ABSTRACT

In the 1960s and 1970s our understanding of communication took a linguistic turn (Rorty, 1967/1992). In response to the work of Wittgenstein, Austin and others, the discipline came to recognize that language use is central to communication, and increased its attention to both features and structures of language. In recent years, our understanding of how communication works has taken a narrative turn (Fisher, 1984, 1985; Hinchman & Hinchman, 1997, p. xiii; Mishler, 1995). We have come to see narrative as central to such communication processes as the transmission of culture, the organization of social knowledge, and the structure of experience. We have also recognized its central role as a form of entertainment in social life. Hinchman & Hinchman (1997, p. xiii) suggested that the human sciences “have assimilated the idiom of literary criticism in which narrative has always played a very big part.” Mumby (1993) noted that since Fisher (1984, 1985, 1987) invoked the “Narrative Paradigm,” scholars have been alerted to “possibilities inherent in the development of a more literary, aesthetic approach to human communication” (p. 1).
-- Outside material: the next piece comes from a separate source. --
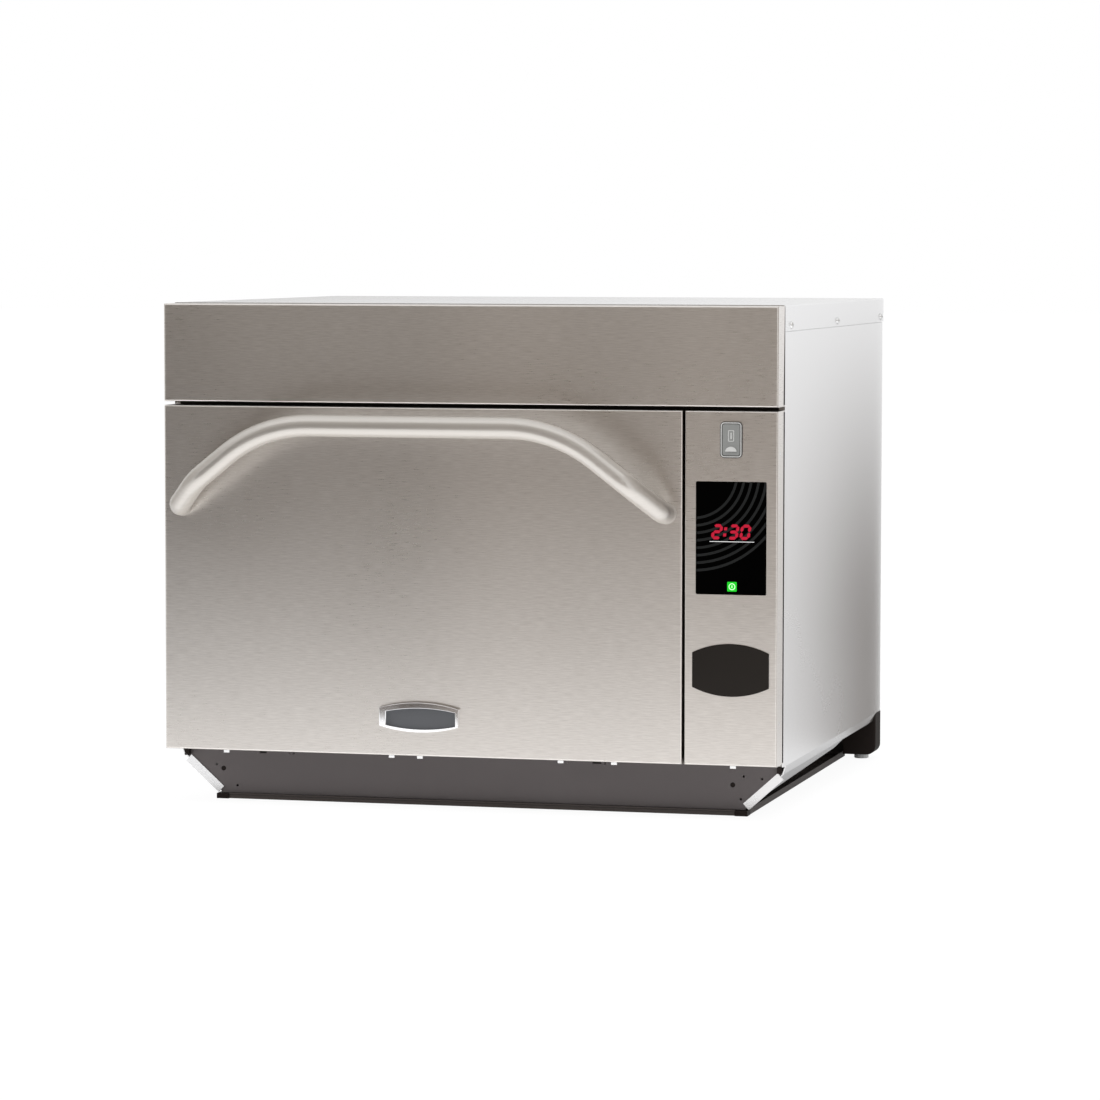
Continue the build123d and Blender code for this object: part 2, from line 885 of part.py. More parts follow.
def cavity_liner():
    y = (deep(frame_back), deep(liner_back))
    x = (cavity_left - frame_sheet, cavity_right + frame_sheet)
    z = (cavity_floor - frame_sheet, cavity_top + frame_sheet)
    body = block(x, y, z)
    inside_y = (y[0] - cut, deep(cavity_back))
    well_y = deep(cavity_middle)
    well_low = well_floor - frame_sheet
    low = (door_middle, well_y, well_low)
    body += rod(low, (door_middle, well_y, cavity_floor), well_radius + frame_sheet)
    body -= block((cavity_left, cavity_right), inside_y, (cavity_floor, cavity_top))
    body -= rod((door_middle, well_y, well_floor), (door_middle, well_y, cavity_floor + cut), well_radius)
    below = (door_middle, well_y, well_low - cut)
    body -= rod(below, (door_middle, well_y, cavity_floor), stirrer_shaft_hole)
    opening = plenum_half - frame_sheet
    through = (deep(cavity_back - cut), deep(liner_back + cut))
    body -= block(about(door_middle, opening), through, about(cavity_middle_height, opening))
    for y_middle in guide_places():
        wall = (cavity_right - cut, cavity_right + cut)
        body -= block(wall, about(y_middle, feed_length / 2), about(guide_centre_height, feed_height / 2))
    for x_end in (door_middle - 3 * element_spacing / 2, door_middle + 3 * element_spacing / 2):
        start = (x_end, deep(cavity_back - cut), element_height())
        body -= rod(start, (x_end, deep(liner_back + cut), element_height()), element_radius + element_fit)
    return fused([body] + element_hangers())


def element_height():
    return cavity_top - element_drop


def element_hangers():
    """Strips under the roof that carry the element in round holes."""
    pieces = []
    z = element_height()
    for step in (-3, -1, 1, 3):
        x = door_middle + step * element_spacing / 2
        for y_middle in (deep(frame_back + cavity_depth / 3), deep(frame_back + cavity_depth * 2 / 3)):
            strip_z = (z - element_radius - hanger_lip, cavity_top)
            strip = block(about(x, hanger_width / 2), about(y_middle, hanger_thickness / 2), strip_z)
            ends = ((x, y_middle - cut, z), (x, y_middle + cut, z))
            pieces.append(strip - rod(*ends, element_radius + element_fit))
    return pieces


def radiant_element():
    z = element_height()
    outer = 3 * element_spacing / 2
    inner = element_spacing / 2
    front = deep(frame_back + element_front)
    back = deep(cavity_back - element_back)
    tail = deep(liner_back + element_tail)
    points = [
        (-outer, tail), (-outer, front), (-inner, front), (-inner, back),
        (inner, back), (inner, front), (outer, front), (outer, tail),
    ]
    path = FilletPolyline(*[(door_middle + x, y, z) for x, y in points], radius=element_bend)
    section = Plane(origin=path @ 0, z_dir=path % 0) * Circle(element_radius)
    return sweep(section, path=path.wire())


def ceramic_floor():
    x = (cavity_left + ceramic_margin, cavity_right - ceramic_margin)
    y = (deep(frame_front + plug_depth + ceramic_margin), deep(cavity_back - ceramic_margin))
    body = block(x, y, (cavity_floor, cavity_floor + ceramic_thickness))
    return fillet(body.edges().filter_by(Axis.Z), ceramic_margin)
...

Bruner (1986) compared two ways of knowing: the narrative mode of knowing, and the logo-scientific mode. Along similar lines, Fisher (1986) suggested that whereas the natural and social sciences have emphasized and privileged “rational action” as our principal way of knowing, we more aptly capture the character of human life whenwe characterize ourselves as proceeding according to the “narrative” paradigm. That is, we understand, come to know, and formulate our lives and actions as stories.